* begin Information provided *
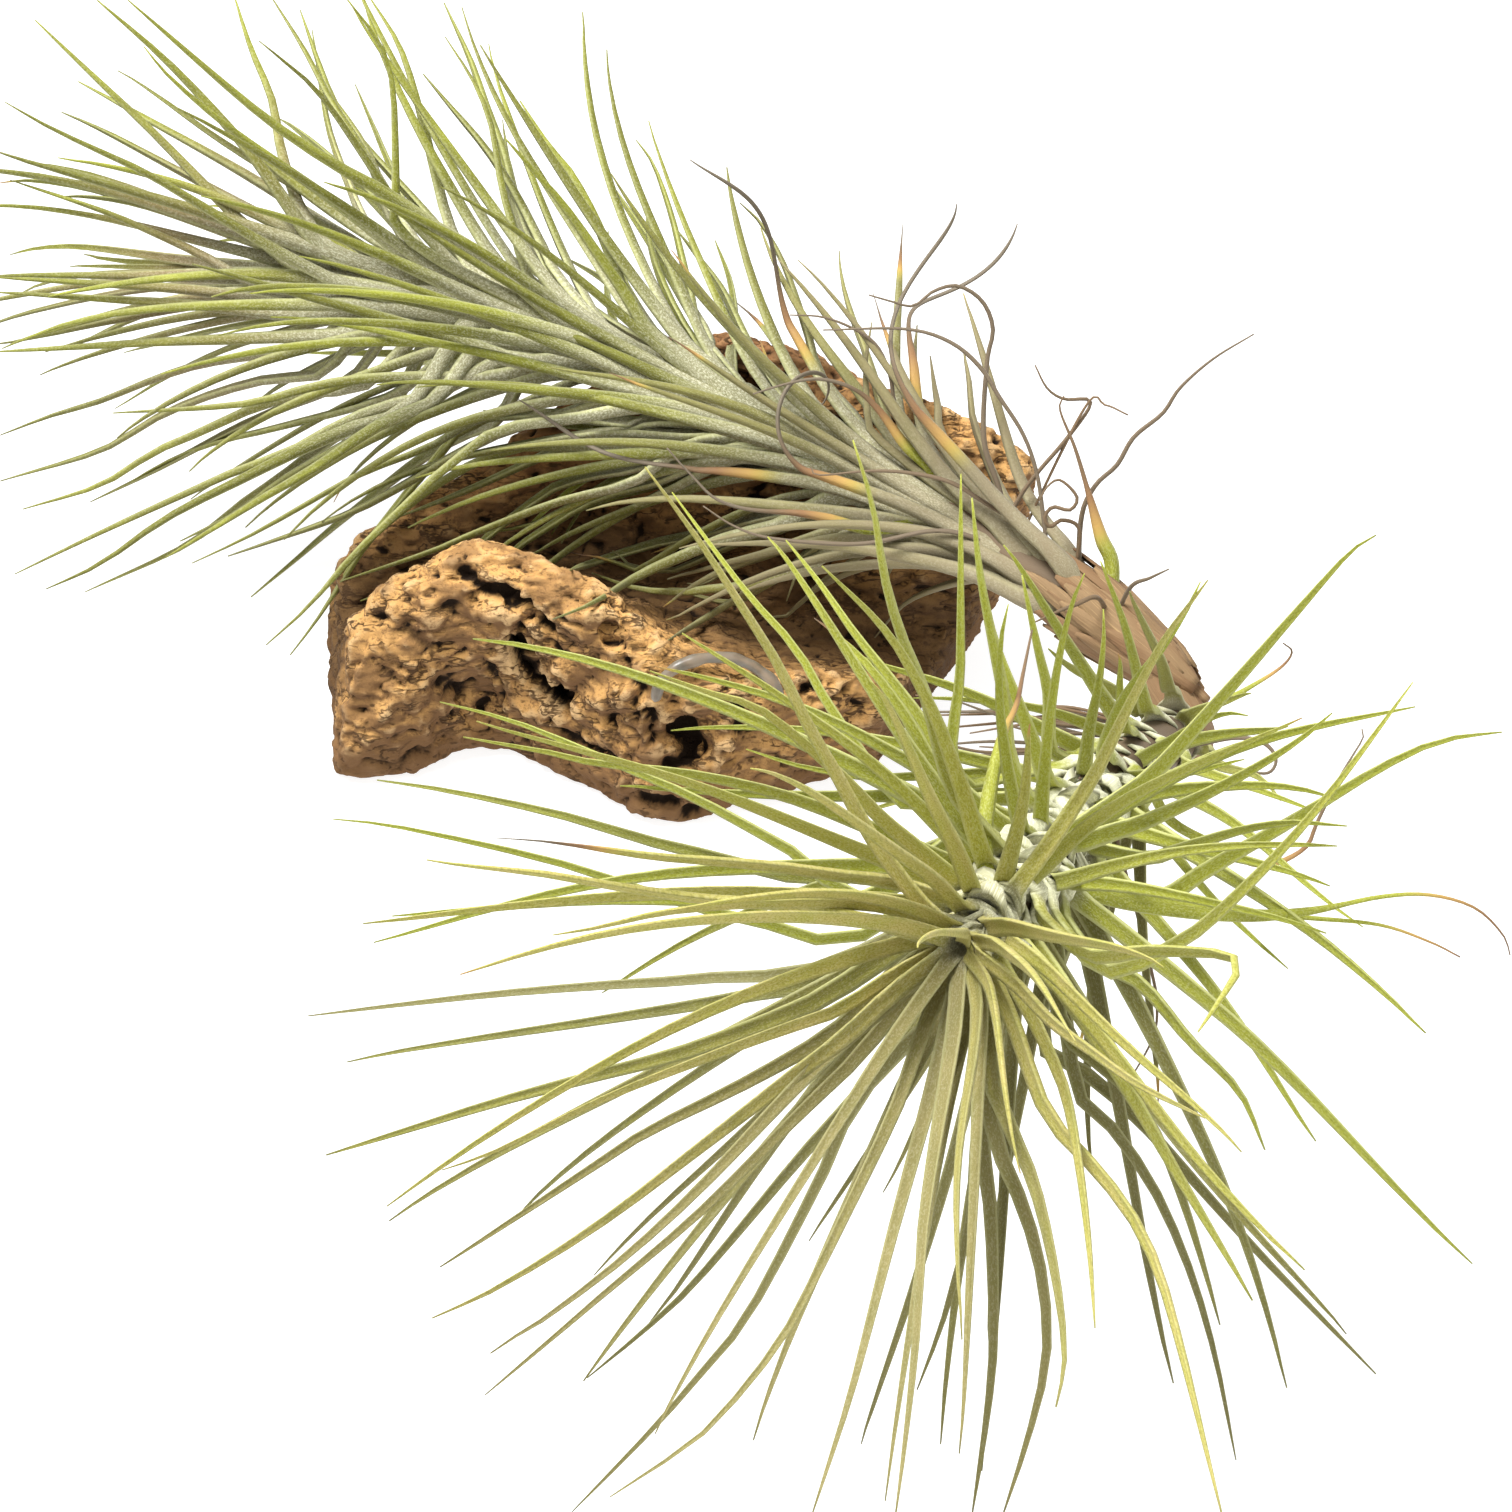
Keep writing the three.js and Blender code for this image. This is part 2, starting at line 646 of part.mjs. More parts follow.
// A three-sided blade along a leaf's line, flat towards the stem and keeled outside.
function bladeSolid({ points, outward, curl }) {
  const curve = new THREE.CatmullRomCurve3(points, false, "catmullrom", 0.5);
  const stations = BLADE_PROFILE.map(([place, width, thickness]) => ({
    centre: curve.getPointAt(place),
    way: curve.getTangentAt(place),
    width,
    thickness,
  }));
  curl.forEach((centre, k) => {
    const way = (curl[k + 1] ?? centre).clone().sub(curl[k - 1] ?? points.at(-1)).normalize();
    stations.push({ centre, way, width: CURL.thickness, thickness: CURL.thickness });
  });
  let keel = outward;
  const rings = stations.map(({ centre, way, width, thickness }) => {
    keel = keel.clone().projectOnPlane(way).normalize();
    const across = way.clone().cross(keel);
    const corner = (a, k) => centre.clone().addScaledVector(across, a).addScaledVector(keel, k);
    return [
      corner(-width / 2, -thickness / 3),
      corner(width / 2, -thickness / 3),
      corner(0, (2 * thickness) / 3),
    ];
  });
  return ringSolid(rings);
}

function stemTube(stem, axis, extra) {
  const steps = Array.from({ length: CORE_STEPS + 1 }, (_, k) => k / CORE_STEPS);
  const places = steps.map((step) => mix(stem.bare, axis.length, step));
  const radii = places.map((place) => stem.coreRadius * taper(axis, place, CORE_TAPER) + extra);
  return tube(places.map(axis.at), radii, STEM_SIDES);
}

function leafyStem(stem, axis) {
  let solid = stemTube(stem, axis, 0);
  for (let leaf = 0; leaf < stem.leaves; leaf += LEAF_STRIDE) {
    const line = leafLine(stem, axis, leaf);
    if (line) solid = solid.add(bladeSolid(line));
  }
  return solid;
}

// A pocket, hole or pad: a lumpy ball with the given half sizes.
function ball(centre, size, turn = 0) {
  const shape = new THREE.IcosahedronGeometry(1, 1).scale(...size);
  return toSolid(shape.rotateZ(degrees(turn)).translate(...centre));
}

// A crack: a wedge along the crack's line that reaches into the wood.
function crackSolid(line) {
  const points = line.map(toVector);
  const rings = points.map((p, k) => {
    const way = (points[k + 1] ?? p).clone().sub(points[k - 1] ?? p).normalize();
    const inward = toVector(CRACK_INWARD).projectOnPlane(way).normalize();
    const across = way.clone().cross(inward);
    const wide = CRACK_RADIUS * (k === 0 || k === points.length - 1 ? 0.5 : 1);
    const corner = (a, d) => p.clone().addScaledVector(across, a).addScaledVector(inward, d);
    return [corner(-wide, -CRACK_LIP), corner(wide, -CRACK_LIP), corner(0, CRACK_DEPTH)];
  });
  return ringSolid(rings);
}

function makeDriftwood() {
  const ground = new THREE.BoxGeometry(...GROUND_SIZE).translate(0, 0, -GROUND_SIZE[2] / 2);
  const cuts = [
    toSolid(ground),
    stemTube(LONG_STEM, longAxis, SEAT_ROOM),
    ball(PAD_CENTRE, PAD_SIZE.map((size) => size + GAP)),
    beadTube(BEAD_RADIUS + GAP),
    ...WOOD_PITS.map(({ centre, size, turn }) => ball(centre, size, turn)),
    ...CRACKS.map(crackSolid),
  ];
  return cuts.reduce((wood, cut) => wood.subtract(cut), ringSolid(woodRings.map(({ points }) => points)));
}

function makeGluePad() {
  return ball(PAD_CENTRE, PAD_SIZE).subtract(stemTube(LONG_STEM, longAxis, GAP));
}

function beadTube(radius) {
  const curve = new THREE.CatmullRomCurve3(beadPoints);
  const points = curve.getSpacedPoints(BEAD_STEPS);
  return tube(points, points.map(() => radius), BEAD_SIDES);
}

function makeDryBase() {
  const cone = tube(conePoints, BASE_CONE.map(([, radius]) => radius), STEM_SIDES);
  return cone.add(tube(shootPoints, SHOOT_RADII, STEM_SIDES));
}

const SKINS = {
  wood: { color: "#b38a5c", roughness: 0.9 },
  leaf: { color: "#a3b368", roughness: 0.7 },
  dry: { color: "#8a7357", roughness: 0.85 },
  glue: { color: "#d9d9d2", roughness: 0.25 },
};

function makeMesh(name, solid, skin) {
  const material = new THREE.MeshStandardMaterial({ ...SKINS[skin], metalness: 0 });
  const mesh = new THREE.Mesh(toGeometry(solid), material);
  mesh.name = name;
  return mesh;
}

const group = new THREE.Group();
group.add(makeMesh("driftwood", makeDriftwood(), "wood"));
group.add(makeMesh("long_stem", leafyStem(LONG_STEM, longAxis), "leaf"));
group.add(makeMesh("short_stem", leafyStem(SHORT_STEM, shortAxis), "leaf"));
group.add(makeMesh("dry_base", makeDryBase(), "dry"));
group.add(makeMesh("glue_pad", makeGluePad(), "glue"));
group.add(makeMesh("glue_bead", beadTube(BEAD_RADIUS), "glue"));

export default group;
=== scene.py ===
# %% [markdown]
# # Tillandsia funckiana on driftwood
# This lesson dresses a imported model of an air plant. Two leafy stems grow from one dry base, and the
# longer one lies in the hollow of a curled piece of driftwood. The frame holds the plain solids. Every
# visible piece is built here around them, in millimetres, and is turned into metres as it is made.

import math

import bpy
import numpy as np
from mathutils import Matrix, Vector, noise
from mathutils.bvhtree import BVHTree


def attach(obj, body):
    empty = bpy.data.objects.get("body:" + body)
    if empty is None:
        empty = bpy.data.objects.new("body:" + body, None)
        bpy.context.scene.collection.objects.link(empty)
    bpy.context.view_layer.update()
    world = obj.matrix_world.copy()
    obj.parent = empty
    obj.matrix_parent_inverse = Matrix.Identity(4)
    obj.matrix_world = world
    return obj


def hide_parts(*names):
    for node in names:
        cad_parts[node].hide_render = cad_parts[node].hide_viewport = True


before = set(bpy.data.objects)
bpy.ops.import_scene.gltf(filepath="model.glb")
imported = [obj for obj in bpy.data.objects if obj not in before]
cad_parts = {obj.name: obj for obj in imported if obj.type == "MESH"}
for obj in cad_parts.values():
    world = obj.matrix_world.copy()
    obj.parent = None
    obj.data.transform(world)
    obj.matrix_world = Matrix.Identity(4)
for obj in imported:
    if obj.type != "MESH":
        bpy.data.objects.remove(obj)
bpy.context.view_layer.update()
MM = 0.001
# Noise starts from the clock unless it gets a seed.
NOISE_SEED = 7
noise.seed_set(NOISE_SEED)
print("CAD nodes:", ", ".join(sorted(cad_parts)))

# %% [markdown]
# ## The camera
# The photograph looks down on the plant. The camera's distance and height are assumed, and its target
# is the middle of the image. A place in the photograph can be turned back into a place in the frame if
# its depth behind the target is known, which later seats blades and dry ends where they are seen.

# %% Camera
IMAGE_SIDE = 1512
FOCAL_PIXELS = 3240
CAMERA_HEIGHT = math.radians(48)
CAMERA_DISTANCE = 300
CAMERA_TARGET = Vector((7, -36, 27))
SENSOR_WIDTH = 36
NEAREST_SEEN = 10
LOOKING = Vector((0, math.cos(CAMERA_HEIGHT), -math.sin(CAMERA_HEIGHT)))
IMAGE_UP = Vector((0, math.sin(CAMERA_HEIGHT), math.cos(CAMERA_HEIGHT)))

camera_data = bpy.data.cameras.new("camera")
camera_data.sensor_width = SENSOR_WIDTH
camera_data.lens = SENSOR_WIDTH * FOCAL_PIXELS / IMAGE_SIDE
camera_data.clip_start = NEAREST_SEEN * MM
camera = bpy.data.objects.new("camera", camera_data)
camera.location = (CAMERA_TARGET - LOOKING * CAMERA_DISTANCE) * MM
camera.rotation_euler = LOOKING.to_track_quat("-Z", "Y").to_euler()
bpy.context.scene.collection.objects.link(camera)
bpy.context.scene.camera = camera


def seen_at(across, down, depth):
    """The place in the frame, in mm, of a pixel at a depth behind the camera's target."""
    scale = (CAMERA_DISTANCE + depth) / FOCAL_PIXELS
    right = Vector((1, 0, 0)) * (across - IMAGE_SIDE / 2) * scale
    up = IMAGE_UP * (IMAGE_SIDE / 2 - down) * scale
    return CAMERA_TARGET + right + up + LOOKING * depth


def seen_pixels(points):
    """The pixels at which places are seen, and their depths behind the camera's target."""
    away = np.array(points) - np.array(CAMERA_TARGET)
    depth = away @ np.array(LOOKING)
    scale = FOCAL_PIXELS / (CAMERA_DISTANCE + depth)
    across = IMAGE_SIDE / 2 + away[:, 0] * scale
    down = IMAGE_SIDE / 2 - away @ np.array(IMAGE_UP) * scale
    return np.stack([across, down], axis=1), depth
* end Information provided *
> **Problem**
Retype exactly the lines above, from the one with "for node in" through the one with "bpy.context.scene.camera = camera", inclusive.

> **Response to this exercise**
    for node in names:
        cad_parts[node].hide_render = cad_parts[node].hide_viewport = True


before = set(bpy.data.objects)
bpy.ops.import_scene.gltf(filepath="model.glb")
imported = [obj for obj in bpy.data.objects if obj not in before]
cad_parts = {obj.name: obj for obj in imported if obj.type == "MESH"}
for obj in cad_parts.values():
    world = obj.matrix_world.copy()
    obj.parent = None
    obj.data.transform(world)
    obj.matrix_world = Matrix.Identity(4)
for obj in imported:
    if obj.type != "MESH":
        bpy.data.objects.remove(obj)
bpy.context.view_layer.update()
MM = 0.001
# Noise starts from the clock unless it gets a seed.
NOISE_SEED = 7
noise.seed_set(NOISE_SEED)
print("CAD nodes:", ", ".join(sorted(cad_parts)))

# %% [markdown]
# ## The camera
# The photograph looks down on the plant. The camera's distance and height are assumed, and its target
# is the middle of the image. A place in the photograph can be turned back into a place in the frame if
# its depth behind the target is known, which later seats blades and dry ends where they are seen.

# %% Camera
IMAGE_SIDE = 1512
FOCAL_PIXELS = 3240
CAMERA_HEIGHT = math.radians(48)
CAMERA_DISTANCE = 300
CAMERA_TARGET = Vector((7, -36, 27))
SENSOR_WIDTH = 36
NEAREST_SEEN = 10
LOOKING = Vector((0, math.cos(CAMERA_HEIGHT), -math.sin(CAMERA_HEIGHT)))
IMAGE_UP = Vector((0, math.sin(CAMERA_HEIGHT), math.cos(CAMERA_HEIGHT)))

camera_data = bpy.data.cameras.new("camera")
camera_data.sensor_width = SENSOR_WIDTH
camera_data.lens = SENSOR_WIDTH * FOCAL_PIXELS / IMAGE_SIDE
camera_data.clip_start = NEAREST_SEEN * MM
camera = bpy.data.objects.new("camera", camera_data)
camera.location = (CAMERA_TARGET - LOOKING * CAMERA_DISTANCE) * MM
camera.rotation_euler = LOOKING.to_track_quat("-Z", "Y").to_euler()
bpy.context.scene.collection.objects.link(camera)
bpy.context.scene.camera = camera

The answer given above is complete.